Толстой полагал, что рассудочность Пушкину была внушена английской критикой. Пушкин читал «Эдинбургское обозрение», ключ – Кольридж, та же самая фигура, что оказалась поставлена у начал «Новой критики». У Пушкина результат знакомства с Кольриджем – это «Пора мой друг, пора», Table-Talk и Предисловие к «Борису Годунову», где сказано: «Драматического писателя нужно судить по законам, им над собой признанным» – навеяно «Литературной биографией» Кольриджа. Но выполняет ли писатель свои законы? Не служат ли законы, установленные писателем, ему же самому лицензией на неосуществленность замысла?
Даже великие писатели не любят отвечать на такие вопросы. Скажем, письма Шиллера о «Дон Карлосе». Шиллер разъясняет свой замысел, то есть «стоит за спиной у зрителя», чего как раз обещал не делать. Если зрителю приходится разъяснять, что он видит, а читателю, что он читает, значит, замысел не удался, и это признал Толстой – в обращении к читателям «Войны и мира», пусть не опубликованным, все же написанным.

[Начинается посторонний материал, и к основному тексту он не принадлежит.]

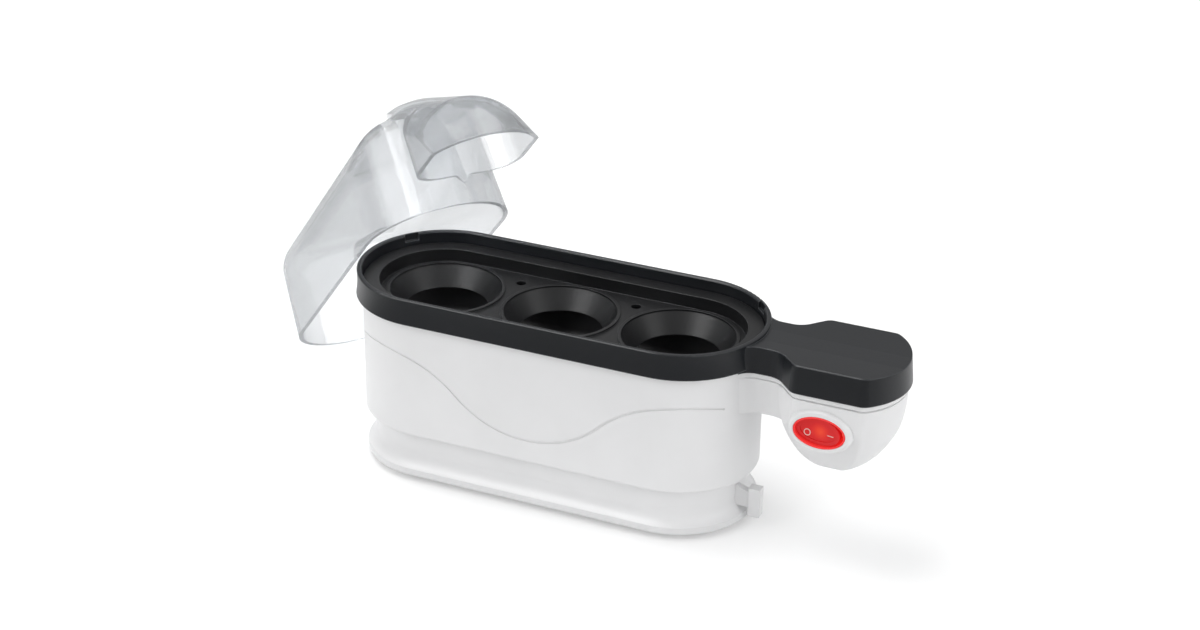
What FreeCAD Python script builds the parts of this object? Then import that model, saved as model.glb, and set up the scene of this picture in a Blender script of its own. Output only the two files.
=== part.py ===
"""A three-cup steam egg boiler with its clear lid leaned on its left end.

The machine is a long oblong tub on a grooved base, with a round-bellied handle on the right.
X runs along the machine towards the handle, Y to the back and Z up. The origin is on the table,
under the middle of the tub. Every length is in millimetres.
"""
import FreeCAD, Part
import math
import os

os.makedirs("parts", exist_ok=True)

# Common sizes
end_centre = 50.2            # from the middle to the centre of each round end
seat_pitch = 49.2            # from one cup seat to the next
foot_height = 2.5            # rubber feet under the base
overrun = 2.0                # how far a cutting shape runs past the face it cuts
part_gap = 0.3               # air left between pieces that move apart
fit_gap = 0.15               # air left round a piece that is pressed or clipped in
flush_gap = 0.05             # air left between a held piece and what it lies against

# White tub
tub_radius = 31.8
tub_wall = 2.2
skirt_return_width = 1.5
skirt_return_thickness = 2.0
skirt_round = 1.6
boss_radius = 4.0
boss_end_step = 10.2         # from the centre of a round end in to the screw pillars
boss_wall_gap = 2.1
boss_web_width = 2.4
lead_window_width = 14.0
lead_window_height = 10.5

# Heights above the underside of the base, from the rim down
rim_height = 78.5            # top of the black collar
cover_step = 0.4             # the handle cover lies this much below the rim
ledge_depth = 6.5            # from the rim down to the ledge that carries the tray
ledge_thickness = 0.8
dish_flange_thickness = 0.8
seal_thickness = 1.0
band_overlap = 1.2           # the collar's band hangs this far over the tub's edge
cover_skirt_step = 1.2       # and the cover's skirt this much further
lip_depth = 2.3              # the white lip that shows under the cover
cover_top_height = rim_height - cover_step
ledge_height = rim_height - ledge_depth
clamp_height = ledge_height - ledge_thickness
tub_height = clamp_height - dish_flange_thickness - seal_thickness
band_height = tub_height - band_overlap
cover_low_height = band_height - cover_skirt_step
lip_height = cover_low_height - lip_depth

# Base pan, from its underside up
base_edge = 3.0
base_edge_round = 0.6
base_step = 0.5              # the base is this much narrower than the tub
base_wall = 2.2
base_floor = 2.2
waist_low = 10.0
groove_width = 8.2           # clear height of the groove that the cord is wound in
skirt_height = waist_low + groove_width
base_lap = 5.8               # how far the base reaches up inside the tub
base_top = skirt_height + base_lap
base_radius = tub_radius - base_step
waist_radius = tub_radius - tub_wall - skirt_return_width - part_gap
waist_bulge_share = 0.3

# Wave line pressed into the walls, running on round both ends
wave_step = 10.0             # from the skirt up to the lowest point of the line
wave_low = skirt_height + wave_step
wave_rise_share = 0.675      # of the height from the line's valley to the collar
wave_rise = (band_height - wave_low) * wave_rise_share
wave_valley_radius = 42.0
wave_crest_radius = 50.0
wave_width = 0.8
wave_depth = 0.35
wave_end_turn = 53.0         # how far the line runs round each end, in degrees
wave_end_steps = 7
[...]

Главное, разъяснения и Шиллера, и Пушкина, и Толстого не разъясняют произведений ими созданных, разъяснения излагают содержание каких-то произведений, оставшихся несозданными. Созданное в разъяснениях не нуждается. Пушкин «законам драмы Шекспировой» не следовал, хотя намеревался это сделать, вместо шекспировской драмы он создал неигральную пьесу – драматическую поэму, которая говорит сама за себя, и никакие пояснения драматической поэме не нужны, а если поэму, хотя и драматическую, но всё-таки поэму, а не пьесу, никому не удавалось поставить, на то и законы жанра, их не прейдеше. Пушкинская драматическая поэма оказалась утверждена на сцене в жанре оперы благодаря музыке Мусоргского, аранжировке Римского-Корсакова и Шаляпинскому исполнению. Театральные подмостки были взяты тройным дополнительным усилием.
«Куда ж нам плыть…» – пушкинский, оставшийся без ответа, итог сознательно-критическо-теоретического периода. Меня самого, до дрожи в поджилках, пугал этот вывод, с диссертацией я тянул, тут вмешался Ушаков. Вызвал и велел: «Чтобы завтра диссертация была готова, иначе выгоним». Люди благожелательные меня спрашивали, зачем же критиковать великих писателей, когда бездарностей предостаточно? Затем, чтобы бездарности не ссылались на промахи великих ради оправдания своей беспомощности. На фоне нашей писательской «несознательности», неумения и безалаберности в обращении со словом, западная сознательность поначалу привлекала меня. Генри Джеймс, Джозеф Конрад и Джеймс Джойс служили мне примерами «сознательных мастеров». Но присматриваясь к мастерам, я увидел, что они сознательны чересчур, рассудочны, и рассудочность эта идёт от нехватки живого чувства, неразрывного с художественным дарованием.
Удалось мне свои взгляды огласить вдали от дома, на Кубе, куда послали нас с Александром Николюкиным. Нашей задачей было чтение лекций в Гаванском Институте литературы и лингвистики. Тезисы лекций прошли обычную у нас процедуру утверждения. Высшее научное начальство в лице Михаила Борисовича Храпченко проявило мудрость, достойную сталинских времен и проверенную нашим шефом на собственном опыте – как проверенную, слышали от него самого. Воспоминаниям наш академик-секретарь предавался обычно в поезде, по дороге на конференцию или же когда мы, возвращаясь с конференции, заходили к нему в купе. По закону попутчиков в дороге откровенничают, подразумевая, что в купе, как в колбе, всё и останется вроде заключенной в пробирку ядовитой жидкости.